-- Given exercise --
Begin with the line that contains "ball_cages()" and continue down through the line that contains "before = set(bpy.data.objects)"; reproduce those lines exactly and only those.

-- Data block --

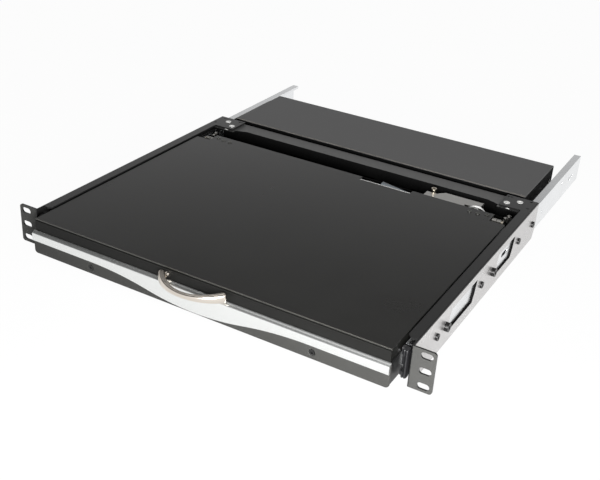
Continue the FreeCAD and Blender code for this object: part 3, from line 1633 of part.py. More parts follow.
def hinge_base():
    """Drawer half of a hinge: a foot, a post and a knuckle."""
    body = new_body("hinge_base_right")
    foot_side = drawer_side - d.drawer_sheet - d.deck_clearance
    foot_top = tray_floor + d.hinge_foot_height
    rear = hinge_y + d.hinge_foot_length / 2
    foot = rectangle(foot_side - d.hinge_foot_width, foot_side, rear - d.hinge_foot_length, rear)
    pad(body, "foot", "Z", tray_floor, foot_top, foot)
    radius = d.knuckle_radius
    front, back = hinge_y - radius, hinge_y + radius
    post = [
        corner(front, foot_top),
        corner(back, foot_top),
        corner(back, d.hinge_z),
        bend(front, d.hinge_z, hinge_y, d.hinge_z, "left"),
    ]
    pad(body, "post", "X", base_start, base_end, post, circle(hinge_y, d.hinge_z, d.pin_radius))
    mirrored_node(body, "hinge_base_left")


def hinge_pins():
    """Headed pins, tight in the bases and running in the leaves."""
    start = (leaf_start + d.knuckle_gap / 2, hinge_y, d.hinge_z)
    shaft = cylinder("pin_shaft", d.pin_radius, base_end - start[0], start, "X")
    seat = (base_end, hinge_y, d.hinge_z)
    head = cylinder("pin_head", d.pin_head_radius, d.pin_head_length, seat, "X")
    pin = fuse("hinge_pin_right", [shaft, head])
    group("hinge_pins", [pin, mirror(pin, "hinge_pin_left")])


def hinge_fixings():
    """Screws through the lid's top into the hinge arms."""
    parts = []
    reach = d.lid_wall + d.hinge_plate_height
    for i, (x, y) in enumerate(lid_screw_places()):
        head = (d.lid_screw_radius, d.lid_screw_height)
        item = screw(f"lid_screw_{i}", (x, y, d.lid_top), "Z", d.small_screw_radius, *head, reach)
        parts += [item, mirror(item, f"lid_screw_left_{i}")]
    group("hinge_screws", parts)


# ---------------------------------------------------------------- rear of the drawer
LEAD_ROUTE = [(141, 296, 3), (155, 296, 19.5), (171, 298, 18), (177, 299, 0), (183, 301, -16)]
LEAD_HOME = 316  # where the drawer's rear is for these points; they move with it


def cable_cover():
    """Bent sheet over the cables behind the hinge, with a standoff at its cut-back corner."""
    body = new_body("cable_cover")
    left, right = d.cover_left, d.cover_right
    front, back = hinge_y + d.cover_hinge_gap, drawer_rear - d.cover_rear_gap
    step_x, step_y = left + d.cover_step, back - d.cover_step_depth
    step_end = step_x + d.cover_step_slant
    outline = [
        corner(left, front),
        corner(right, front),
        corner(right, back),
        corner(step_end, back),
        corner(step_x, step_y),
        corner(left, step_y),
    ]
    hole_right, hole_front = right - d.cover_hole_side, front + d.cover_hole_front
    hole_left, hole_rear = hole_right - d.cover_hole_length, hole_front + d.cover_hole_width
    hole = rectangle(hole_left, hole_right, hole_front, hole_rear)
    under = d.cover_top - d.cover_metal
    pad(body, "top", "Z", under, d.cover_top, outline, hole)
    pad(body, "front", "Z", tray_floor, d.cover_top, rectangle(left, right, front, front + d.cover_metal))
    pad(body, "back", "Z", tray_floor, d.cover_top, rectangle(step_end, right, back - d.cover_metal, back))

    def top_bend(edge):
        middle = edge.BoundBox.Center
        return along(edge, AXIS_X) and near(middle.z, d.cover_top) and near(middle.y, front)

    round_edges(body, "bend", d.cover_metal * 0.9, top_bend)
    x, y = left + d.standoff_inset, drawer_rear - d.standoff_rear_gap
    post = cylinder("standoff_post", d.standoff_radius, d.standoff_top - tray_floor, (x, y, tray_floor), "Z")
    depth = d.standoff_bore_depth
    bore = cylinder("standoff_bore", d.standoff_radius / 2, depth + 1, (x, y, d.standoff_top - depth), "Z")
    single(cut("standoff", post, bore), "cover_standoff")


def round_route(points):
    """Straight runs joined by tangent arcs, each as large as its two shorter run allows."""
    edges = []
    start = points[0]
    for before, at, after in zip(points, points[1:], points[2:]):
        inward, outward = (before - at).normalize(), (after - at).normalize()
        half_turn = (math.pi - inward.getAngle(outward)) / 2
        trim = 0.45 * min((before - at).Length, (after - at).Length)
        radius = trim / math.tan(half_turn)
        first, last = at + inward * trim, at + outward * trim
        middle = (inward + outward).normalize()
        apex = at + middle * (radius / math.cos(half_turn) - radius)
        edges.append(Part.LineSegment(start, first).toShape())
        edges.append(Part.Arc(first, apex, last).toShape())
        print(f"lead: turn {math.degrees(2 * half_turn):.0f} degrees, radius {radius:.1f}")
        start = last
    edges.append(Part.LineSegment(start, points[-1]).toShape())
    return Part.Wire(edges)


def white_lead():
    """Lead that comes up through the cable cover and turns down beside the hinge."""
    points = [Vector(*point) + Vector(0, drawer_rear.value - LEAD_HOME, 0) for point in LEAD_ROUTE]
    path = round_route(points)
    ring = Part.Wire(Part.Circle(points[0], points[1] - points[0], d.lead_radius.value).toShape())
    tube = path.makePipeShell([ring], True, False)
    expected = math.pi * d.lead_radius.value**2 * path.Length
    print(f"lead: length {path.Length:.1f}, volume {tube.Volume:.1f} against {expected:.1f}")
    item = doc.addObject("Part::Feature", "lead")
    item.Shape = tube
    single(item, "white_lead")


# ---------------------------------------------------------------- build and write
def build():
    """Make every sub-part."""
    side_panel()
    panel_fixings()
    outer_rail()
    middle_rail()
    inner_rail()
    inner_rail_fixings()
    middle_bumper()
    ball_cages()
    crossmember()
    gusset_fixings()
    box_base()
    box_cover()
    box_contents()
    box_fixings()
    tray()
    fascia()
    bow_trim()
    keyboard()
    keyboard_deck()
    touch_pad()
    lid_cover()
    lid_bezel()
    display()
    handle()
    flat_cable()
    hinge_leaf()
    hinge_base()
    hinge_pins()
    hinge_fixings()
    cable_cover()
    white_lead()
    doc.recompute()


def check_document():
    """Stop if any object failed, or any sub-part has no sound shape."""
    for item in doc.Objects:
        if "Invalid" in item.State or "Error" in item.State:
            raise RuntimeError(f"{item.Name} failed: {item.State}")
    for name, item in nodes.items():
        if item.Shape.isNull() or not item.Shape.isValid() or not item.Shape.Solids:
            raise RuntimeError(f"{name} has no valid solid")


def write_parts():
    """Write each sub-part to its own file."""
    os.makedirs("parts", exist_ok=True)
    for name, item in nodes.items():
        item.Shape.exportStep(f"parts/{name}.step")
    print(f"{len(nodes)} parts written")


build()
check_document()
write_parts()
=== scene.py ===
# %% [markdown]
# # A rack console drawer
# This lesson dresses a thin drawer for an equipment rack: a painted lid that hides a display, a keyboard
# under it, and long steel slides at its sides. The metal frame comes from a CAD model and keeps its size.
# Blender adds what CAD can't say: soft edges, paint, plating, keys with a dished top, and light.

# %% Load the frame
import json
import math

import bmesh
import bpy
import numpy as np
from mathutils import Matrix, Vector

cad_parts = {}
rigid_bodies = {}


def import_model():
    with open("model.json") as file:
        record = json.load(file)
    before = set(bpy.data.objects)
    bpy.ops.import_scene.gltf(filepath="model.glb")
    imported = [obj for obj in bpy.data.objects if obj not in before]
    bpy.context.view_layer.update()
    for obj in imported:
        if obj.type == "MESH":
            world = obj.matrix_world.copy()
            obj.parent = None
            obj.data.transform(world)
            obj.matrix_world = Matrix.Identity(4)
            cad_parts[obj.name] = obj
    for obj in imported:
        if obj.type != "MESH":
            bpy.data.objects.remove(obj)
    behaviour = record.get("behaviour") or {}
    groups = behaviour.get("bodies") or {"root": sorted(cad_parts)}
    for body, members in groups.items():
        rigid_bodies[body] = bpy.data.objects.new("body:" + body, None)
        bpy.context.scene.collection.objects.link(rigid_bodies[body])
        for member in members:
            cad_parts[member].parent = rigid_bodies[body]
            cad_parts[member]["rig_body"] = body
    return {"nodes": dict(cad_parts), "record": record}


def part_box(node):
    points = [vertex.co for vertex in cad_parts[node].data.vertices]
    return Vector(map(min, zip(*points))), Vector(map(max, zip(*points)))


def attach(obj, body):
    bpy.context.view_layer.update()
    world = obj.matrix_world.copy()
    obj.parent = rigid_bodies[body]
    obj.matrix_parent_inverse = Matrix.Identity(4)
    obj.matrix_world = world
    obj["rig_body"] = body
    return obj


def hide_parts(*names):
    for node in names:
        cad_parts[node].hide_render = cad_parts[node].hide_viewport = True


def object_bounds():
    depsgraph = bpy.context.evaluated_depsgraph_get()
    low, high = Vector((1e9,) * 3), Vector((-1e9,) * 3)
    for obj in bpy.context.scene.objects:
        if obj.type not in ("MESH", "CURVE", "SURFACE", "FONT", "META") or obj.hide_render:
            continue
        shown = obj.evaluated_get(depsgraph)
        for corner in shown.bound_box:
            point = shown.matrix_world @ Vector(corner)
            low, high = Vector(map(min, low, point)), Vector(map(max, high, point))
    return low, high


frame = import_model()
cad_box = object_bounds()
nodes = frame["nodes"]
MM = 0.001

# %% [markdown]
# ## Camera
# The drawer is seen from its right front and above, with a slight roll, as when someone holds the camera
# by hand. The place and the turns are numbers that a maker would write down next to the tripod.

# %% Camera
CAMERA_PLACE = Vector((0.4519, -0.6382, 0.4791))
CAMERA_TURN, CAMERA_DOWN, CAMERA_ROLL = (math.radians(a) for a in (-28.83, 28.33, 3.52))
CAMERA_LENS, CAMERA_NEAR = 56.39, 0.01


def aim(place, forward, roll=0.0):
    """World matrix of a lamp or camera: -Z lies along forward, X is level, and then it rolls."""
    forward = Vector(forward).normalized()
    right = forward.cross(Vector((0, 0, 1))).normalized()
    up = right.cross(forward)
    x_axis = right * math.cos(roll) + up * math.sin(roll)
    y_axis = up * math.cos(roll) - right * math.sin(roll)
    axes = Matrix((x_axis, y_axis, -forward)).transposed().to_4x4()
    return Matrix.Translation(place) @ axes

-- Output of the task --
    ball_cages()
    crossmember()
    gusset_fixings()
    box_base()
    box_cover()
    box_contents()
    box_fixings()
    tray()
    fascia()
    bow_trim()
    keyboard()
    keyboard_deck()
    touch_pad()
    lid_cover()
    lid_bezel()
    display()
    handle()
    flat_cable()
    hinge_leaf()
    hinge_base()
    hinge_pins()
    hinge_fixings()
    cable_cover()
    white_lead()
    doc.recompute()


def check_document():
    """Stop if any object failed, or any sub-part has no sound shape."""
    for item in doc.Objects:
        if "Invalid" in item.State or "Error" in item.State:
            raise RuntimeError(f"{item.Name} failed: {item.State}")
    for name, item in nodes.items():
        if item.Shape.isNull() or not item.Shape.isValid() or not item.Shape.Solids:
            raise RuntimeError(f"{name} has no valid solid")


def write_parts():
    """Write each sub-part to its own file."""
    os.makedirs("parts", exist_ok=True)
    for name, item in nodes.items():
        item.Shape.exportStep(f"parts/{name}.step")
    print(f"{len(nodes)} parts written")


build()
check_document()
write_parts()
=== scene.py ===
# %% [markdown]
# # A rack console drawer
# This lesson dresses a thin drawer for an equipment rack: a painted lid that hides a display, a keyboard
# under it, and long steel slides at its sides. The metal frame comes from a CAD model and keeps its size.
# Blender adds what CAD can't say: soft edges, paint, plating, keys with a dished top, and light.

# %% Load the frame
import json
import math

import bmesh
import bpy
import numpy as np
from mathutils import Matrix, Vector

cad_parts = {}
rigid_bodies = {}


def import_model():
    with open("model.json") as file:
        record = json.load(file)
    before = set(bpy.data.objects)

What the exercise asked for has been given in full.